To understand the similarities between any two organisms, biologists look back through evolutionary time to their most recent common ancestor. In the case of humans and lobsters, our most recent common ancestor was defined by the remarkable evolutionary innovation of a complete gut — meaning that the mouth and anus are two separate openings (the importance of this morphological novelty is clear when you contemplatethe alternative). The living animal that probably most closely resembles this ancestor is the acoel, a mostly harmless marine worm no bigger than a grain of rice. Acoels’ social interactions are limited to mating — they’re typically hermaphroditic, so each individual acts as both “male” and “female” — or sometimes to cannibalism, if a hungry acoel encounters another small enough to fit in its mouth. I suppose cannibalism is a sort of dominance hierarchy, but acoels don’t engage in the complex displays of aggression seen in lobsters or form social hierarchies like primates. If the common ancestor of humans and lobsters lacked dominance hierarchies (which seems likely, based on what we know about living animals), then our two species’ social behavior evolved independently, and the one can’t inform us about the other.

Steinworth goes on to cite other oceanic species that have been used in serotonin studies, including sea hares that are “hermaphrodites that mate in groups, alternating between the “male” and “female” roles.” In fact, hermaphroditism is so common in nature that Steinworth argues “it’s possible the ancestor of all animals was a hermaphrodite,”

This flatly contradicts Peterson’s binary interpretation of biology and strict definitions of gender in human societies.
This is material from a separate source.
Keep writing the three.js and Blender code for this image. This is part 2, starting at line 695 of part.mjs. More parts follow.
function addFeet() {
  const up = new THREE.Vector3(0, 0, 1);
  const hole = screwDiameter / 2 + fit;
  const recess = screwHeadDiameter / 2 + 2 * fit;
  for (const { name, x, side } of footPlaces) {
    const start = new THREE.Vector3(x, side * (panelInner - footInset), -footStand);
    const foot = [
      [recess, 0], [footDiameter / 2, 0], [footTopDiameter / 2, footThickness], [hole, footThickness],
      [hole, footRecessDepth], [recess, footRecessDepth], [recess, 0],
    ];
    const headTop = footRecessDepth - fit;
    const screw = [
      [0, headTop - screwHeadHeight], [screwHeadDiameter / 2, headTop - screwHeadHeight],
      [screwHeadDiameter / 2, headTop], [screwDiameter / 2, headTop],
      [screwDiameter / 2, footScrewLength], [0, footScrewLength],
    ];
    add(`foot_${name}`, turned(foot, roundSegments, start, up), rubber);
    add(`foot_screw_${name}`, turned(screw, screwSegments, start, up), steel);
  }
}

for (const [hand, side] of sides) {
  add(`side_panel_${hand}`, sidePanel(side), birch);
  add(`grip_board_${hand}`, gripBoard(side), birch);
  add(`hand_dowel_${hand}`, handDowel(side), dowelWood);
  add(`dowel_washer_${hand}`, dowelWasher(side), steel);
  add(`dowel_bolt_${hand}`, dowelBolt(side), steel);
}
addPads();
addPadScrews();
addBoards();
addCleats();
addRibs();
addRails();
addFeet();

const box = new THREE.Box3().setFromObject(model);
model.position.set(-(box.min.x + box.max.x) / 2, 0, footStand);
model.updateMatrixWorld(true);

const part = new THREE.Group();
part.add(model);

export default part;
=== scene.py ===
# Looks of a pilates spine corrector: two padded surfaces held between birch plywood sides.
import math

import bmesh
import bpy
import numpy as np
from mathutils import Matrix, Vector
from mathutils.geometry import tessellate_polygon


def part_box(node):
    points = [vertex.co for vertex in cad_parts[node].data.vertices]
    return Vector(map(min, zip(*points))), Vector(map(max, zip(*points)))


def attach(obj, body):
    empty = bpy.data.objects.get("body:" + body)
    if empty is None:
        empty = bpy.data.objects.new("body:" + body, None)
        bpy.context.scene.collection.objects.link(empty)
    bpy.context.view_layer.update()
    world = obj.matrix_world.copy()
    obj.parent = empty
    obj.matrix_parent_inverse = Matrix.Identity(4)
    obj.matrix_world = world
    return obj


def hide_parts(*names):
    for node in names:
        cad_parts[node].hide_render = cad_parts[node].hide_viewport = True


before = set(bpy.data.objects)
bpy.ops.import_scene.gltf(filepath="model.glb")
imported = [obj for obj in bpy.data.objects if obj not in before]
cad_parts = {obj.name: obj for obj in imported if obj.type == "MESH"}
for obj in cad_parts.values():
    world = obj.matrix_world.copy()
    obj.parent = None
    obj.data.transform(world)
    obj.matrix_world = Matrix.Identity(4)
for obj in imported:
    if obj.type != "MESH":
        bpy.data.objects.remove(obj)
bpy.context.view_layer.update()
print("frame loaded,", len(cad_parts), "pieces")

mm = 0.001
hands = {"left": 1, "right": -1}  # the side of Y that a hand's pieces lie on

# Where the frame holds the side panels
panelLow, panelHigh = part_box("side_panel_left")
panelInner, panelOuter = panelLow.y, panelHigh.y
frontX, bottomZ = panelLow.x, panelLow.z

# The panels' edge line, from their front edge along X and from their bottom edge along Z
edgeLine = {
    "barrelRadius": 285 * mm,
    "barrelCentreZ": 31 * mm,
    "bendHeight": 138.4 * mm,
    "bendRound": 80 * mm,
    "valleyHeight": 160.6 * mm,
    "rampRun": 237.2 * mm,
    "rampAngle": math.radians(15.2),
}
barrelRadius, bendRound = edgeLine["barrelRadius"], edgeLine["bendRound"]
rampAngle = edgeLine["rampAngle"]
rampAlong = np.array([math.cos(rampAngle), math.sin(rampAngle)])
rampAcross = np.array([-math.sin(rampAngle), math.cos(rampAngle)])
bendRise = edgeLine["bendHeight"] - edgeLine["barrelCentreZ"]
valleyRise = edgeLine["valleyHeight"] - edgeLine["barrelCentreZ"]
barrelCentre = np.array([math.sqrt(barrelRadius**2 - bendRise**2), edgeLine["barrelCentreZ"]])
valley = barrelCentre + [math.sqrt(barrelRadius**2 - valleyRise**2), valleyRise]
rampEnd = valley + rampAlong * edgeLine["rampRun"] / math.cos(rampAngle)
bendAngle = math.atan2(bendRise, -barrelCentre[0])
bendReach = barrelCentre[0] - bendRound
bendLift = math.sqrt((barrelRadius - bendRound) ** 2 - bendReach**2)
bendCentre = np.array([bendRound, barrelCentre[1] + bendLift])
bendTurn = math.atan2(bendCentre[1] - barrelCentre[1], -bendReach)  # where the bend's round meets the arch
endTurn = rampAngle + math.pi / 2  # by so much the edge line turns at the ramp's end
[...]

He is entitled to his belief that there should be a neat separation between men and women and that humans require ordered hierarchies, but he is not entitled to state his belief as biological fact. 
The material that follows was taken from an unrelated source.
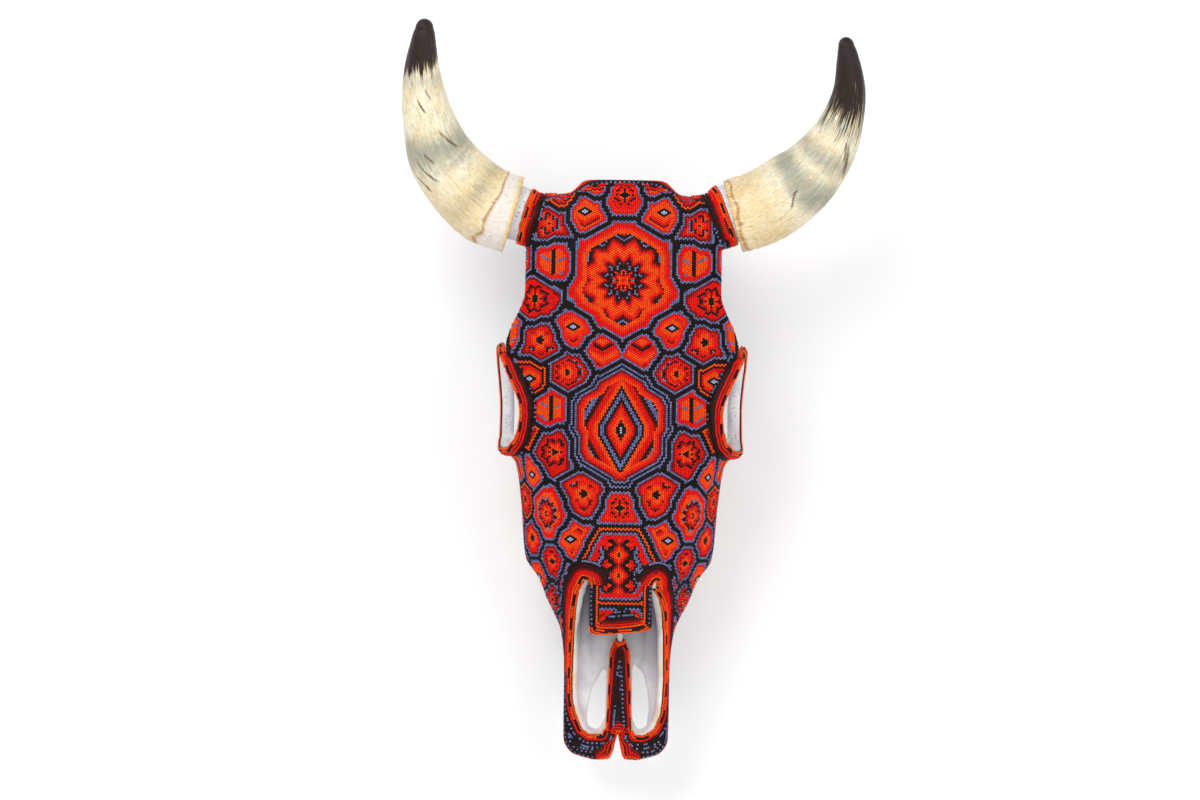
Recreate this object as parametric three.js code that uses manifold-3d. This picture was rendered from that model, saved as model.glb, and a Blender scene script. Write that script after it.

Part of Peterson’s schtick is to make sweeping generalizations about a broad array of topics that help create a narrative beneficial to himself and others like him. It is natural of course that he, a 6ft tall, wealthy white male, should be at the top of the food chain. To him, capitalism is merely nature replicating itself in human trading systems, so must be accepted as a fact of life. Those who succeed in it are virtuous, while those who don’t are by default, of no evolutionary benefit to the species.

This type of right-wing drivel is nothing new, but Peterson packages it superbly and presents himself as a revolutionary thinker with ideas so big most people are intellectually incapable of coming to terms with them.  According to Peterson, if you don’t agree with him, you don’t understand him — a line used by many a bullshit artist throughout history.

Peterson is a psychologist by trade, and has many useful things to say about the human mind and its foibles. He offers some excellent practical advice for those struggling to find order in their own lives, and he is doing some good in reaching out to psychologically disturbed right wing extremists. But Peterson is not a biologist, or a political philosopher, or even a particularly good writer (I’m half way through ’12 Rules For Life’ and am struggling with his brutalist prose). Normally, I wouldn’t have a problem with entertaining some of his ideas, but he presents them as an unimpeachable template for the survival humanity. His assertions must be taken as gospel, because, well, he is a rich, educated, white man with a commanding voice.

Peterson’s unflappable assuredness might be appealing to young men in search of a father figure, but to those interested in truly furthering their understanding of the world around them, he is becoming a rather tiresome impediment.